In Rebecca, the flames are a blinding white, almost supernatural in their brightness. The film was never going to be a hot, sweeping spectacle à la Gone with the Wind. Even its dramatic peaks feel cold, not for want of emotion, but because the cavernous rooms of a haunted house can only feel so warm. The colorless flames at Manderley are reminiscent of an earlier motif in the film, in some ways its elemental inverse: shots of waves crashing violent and rhythmic, sometimes against rocks, sometimes folding into themselves, their foamy crests scattering on impact. Rebecca lingers in the house, in its inhabitants, and now, in the sea. Even though it was a lie, the story of her drowning is enough for her to stake a claim. Reaffirmed by Ben, the old handyman who frequents the beach: “Gone in the sea ain’t she… never come back no more.” Again by Mrs. Danvers, who worships in the privacy of Rebecca’s old bedroom: “The only good view of the sea is from the west wing…” Mrs. Danvers listens to the waves, hypnotized, finding something palliative in the sound of her mistress’s temporary resting place.

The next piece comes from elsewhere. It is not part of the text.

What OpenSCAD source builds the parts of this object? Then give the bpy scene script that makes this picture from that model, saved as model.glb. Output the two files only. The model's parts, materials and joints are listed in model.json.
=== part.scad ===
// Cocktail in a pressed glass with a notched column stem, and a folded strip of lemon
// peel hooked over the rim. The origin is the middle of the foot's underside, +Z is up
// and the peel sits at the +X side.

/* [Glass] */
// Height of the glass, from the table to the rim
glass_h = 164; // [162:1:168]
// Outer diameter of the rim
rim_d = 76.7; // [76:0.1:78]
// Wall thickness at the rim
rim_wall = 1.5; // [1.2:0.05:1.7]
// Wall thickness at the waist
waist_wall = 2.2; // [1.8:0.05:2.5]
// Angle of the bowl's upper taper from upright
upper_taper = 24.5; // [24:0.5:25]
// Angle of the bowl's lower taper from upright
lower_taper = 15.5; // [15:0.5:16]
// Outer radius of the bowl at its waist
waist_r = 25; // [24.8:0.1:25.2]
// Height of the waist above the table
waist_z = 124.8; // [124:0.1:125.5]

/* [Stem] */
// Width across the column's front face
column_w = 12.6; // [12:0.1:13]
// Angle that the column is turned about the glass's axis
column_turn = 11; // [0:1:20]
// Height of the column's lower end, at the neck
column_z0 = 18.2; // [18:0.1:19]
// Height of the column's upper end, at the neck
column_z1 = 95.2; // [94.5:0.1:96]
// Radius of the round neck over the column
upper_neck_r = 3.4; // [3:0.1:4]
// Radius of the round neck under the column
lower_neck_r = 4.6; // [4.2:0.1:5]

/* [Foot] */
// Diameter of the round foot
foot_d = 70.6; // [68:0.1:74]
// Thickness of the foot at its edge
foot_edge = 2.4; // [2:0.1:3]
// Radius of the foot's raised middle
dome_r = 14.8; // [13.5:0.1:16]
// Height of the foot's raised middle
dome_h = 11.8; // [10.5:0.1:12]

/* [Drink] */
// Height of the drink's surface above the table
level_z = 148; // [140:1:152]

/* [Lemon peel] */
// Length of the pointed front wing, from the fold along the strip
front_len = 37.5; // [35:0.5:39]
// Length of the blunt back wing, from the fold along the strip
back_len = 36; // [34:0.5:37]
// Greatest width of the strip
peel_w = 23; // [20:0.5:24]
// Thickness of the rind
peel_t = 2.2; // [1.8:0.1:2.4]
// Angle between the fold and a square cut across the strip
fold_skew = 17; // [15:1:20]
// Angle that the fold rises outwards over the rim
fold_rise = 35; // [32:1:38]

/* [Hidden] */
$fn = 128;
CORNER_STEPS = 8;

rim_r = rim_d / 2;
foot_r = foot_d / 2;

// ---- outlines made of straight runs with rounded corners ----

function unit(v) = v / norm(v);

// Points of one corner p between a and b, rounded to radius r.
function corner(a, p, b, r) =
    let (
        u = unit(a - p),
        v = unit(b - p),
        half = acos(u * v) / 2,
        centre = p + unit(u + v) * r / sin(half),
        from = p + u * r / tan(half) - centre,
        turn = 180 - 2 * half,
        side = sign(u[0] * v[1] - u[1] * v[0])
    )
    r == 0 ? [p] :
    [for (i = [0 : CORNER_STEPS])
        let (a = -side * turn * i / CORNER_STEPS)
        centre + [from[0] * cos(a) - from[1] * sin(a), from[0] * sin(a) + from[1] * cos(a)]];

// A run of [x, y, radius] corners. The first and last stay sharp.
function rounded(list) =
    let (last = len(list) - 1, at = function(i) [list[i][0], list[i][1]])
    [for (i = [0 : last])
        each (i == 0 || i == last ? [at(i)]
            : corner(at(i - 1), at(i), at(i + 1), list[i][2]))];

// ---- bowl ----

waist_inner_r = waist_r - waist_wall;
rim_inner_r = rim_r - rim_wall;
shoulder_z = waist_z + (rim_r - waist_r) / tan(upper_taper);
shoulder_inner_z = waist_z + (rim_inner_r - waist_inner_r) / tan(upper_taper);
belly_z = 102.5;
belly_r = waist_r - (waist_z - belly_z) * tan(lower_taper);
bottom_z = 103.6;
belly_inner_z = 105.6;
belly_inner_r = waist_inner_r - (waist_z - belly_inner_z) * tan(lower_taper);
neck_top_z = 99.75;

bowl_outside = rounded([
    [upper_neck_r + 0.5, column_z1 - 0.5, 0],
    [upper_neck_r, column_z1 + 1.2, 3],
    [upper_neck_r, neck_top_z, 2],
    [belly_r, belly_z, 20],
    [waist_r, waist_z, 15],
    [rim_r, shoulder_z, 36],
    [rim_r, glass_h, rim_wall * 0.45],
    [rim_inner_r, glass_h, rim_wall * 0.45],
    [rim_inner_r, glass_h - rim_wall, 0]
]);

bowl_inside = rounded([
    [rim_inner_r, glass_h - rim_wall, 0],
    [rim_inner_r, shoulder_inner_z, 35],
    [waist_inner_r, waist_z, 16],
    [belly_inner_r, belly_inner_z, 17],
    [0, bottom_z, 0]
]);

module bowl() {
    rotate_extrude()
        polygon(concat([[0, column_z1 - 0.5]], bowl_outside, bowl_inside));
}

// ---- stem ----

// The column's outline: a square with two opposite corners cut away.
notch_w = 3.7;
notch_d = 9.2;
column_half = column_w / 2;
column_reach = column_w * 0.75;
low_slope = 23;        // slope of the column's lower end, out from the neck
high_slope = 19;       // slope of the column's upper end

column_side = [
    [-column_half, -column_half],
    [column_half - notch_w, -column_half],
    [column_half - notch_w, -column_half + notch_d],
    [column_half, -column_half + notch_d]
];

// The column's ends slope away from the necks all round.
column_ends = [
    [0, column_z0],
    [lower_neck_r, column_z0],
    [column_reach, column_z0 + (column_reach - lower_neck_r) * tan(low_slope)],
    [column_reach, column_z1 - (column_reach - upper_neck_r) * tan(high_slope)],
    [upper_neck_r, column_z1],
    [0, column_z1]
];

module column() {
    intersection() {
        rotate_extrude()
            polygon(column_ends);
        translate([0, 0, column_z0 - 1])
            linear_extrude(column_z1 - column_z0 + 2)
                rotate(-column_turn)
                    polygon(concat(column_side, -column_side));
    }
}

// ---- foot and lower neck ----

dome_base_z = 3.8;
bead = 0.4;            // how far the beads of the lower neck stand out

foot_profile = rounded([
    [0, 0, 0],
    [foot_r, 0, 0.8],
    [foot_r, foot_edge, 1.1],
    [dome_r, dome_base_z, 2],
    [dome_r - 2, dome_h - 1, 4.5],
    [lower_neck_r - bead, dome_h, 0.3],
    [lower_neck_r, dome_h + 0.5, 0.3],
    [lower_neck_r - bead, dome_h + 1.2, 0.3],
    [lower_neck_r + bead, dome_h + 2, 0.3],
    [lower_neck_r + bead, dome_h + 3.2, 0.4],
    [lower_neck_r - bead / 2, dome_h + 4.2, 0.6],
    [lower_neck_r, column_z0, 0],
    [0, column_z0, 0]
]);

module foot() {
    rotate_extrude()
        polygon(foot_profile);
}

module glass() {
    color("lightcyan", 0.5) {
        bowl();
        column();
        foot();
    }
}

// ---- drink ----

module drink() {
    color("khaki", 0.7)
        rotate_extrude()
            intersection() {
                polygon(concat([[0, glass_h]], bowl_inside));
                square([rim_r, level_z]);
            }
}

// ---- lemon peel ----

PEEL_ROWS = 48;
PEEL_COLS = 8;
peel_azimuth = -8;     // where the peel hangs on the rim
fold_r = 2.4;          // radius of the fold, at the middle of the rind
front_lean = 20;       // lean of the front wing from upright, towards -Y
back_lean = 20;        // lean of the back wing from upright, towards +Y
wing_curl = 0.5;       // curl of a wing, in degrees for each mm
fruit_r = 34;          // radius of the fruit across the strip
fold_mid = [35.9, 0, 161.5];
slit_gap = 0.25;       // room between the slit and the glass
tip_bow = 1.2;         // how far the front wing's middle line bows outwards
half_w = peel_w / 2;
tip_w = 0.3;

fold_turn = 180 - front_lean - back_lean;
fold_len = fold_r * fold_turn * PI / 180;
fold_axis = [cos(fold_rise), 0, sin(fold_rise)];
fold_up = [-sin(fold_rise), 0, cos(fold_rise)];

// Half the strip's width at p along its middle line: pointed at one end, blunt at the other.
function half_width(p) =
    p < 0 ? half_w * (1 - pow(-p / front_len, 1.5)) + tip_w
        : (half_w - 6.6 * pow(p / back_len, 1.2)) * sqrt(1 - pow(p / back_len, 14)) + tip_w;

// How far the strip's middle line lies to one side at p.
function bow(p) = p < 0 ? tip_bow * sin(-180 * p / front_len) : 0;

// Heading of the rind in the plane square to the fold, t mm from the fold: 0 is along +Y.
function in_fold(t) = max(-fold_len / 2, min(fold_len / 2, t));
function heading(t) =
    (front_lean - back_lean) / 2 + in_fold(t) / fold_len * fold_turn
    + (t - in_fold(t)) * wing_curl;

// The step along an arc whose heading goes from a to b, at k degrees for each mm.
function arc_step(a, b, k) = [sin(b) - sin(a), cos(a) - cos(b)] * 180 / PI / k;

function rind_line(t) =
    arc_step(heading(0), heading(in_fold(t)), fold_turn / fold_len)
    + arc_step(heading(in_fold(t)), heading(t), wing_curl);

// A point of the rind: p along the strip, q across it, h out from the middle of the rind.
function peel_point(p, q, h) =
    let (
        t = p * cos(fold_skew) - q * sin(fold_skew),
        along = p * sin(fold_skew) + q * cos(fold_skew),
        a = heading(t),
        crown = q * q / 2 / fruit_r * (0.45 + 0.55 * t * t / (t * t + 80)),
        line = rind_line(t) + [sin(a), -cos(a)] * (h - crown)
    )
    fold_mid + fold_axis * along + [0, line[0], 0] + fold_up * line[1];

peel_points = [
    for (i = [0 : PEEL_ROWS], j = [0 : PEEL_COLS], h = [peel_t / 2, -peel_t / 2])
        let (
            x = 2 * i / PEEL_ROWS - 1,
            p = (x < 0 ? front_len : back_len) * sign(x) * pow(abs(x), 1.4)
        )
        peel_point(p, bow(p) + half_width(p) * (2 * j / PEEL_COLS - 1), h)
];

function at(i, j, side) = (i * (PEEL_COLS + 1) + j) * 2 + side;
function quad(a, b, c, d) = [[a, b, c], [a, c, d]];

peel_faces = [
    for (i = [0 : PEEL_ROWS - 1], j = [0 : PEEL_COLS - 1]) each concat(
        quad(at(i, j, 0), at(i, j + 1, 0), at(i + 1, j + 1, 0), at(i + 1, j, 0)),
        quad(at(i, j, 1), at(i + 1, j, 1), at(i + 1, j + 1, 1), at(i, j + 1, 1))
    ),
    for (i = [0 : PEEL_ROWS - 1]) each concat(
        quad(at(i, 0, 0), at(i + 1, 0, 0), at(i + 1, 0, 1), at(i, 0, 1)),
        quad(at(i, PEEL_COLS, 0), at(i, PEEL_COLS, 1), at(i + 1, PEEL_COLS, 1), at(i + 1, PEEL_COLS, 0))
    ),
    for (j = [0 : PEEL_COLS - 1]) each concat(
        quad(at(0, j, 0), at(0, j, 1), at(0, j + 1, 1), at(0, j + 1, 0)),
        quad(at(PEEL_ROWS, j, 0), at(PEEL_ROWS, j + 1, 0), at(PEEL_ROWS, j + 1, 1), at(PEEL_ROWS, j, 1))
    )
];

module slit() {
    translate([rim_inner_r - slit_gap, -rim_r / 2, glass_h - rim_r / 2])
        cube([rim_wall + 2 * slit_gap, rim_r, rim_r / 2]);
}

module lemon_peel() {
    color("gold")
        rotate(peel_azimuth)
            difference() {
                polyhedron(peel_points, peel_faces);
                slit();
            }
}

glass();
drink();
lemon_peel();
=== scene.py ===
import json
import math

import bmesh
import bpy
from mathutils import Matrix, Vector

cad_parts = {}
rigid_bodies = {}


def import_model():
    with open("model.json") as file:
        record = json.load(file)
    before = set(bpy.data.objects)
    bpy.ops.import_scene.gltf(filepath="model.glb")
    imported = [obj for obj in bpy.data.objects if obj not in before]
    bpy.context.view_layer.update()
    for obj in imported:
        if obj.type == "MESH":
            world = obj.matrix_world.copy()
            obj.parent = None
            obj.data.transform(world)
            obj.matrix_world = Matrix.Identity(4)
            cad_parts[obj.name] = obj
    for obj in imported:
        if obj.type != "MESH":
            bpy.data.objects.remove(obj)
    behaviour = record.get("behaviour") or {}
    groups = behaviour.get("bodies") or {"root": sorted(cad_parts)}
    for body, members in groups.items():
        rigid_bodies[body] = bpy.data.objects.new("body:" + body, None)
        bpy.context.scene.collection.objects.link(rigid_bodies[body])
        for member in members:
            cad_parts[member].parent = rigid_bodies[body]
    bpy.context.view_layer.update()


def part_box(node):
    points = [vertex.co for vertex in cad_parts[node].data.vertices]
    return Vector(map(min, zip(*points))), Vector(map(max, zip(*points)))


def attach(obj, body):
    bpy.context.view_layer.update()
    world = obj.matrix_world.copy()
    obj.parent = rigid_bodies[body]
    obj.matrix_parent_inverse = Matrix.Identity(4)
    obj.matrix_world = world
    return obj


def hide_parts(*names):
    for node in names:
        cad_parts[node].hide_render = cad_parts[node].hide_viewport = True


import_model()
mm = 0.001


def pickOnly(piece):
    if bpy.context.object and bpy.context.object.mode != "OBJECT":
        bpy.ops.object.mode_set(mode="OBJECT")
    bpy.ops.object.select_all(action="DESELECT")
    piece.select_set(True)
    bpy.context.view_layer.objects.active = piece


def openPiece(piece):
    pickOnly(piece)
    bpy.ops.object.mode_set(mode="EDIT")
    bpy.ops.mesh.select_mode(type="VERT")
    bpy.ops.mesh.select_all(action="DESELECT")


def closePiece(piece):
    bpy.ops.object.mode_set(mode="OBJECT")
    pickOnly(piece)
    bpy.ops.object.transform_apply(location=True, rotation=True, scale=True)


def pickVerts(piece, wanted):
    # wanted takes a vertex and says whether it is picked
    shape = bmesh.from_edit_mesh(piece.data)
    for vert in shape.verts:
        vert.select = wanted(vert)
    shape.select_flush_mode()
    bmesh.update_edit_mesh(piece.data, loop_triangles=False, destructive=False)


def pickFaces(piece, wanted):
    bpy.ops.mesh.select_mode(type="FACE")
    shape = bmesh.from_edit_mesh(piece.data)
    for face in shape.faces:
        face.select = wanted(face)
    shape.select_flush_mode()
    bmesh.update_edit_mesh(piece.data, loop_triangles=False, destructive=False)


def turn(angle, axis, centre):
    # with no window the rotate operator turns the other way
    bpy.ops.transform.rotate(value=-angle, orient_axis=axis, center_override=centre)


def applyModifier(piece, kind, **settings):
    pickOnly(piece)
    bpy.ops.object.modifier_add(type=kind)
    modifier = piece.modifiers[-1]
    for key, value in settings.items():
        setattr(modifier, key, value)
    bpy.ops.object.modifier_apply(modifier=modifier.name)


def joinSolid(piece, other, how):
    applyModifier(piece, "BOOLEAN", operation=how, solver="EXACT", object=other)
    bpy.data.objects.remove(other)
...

In the end, everyone has made it out alive, shifting salvaged furniture across the estate lawns as Manderley burns. All except Mrs. Danvers, of course. Fleeing from anything never really feels like a choice; the verb implies a forced departure, urgency boiled over into an imperative for survival. There is no survival for Mrs. Danvers outside Manderley and the bounds of her mourning, so she stays.

Robert Walser writes in Berlin Stories about the narrative pull of a big urban fire, how the crowd is compelled to stay and read it like a story. What are we supposed to expect? The same thing happens if we go or if we stay; this is disaster as spectator sport. Even in the gated privacy of the de Winter estate, everyone watches the fire from the lawns, rapt. These are cooks, housekeepers, gardeners—even our loved-up proprietors—whose attachments surpass the impersonal anomie of urban fires and their inconstant crowds. They will remember this evening at a distance, as I remember watching a furniture shop burn down near my childhood home. Still, they are guarded by the safety of their spectatorship.

Participation is a different thing entirely. There’s no time to project a fiery narrative or make like a prophet and look to the flames for a sign of things to come. In Rebecca’s final shots, Mrs. Danvers stumbles past the tall windows in the west wing, engulfed by the fire she started. At last, the ceiling collapses on her and the white flames of its collision leap with the force of a splash. In these moments, she seems closer to drowning, lost to another kind of sea.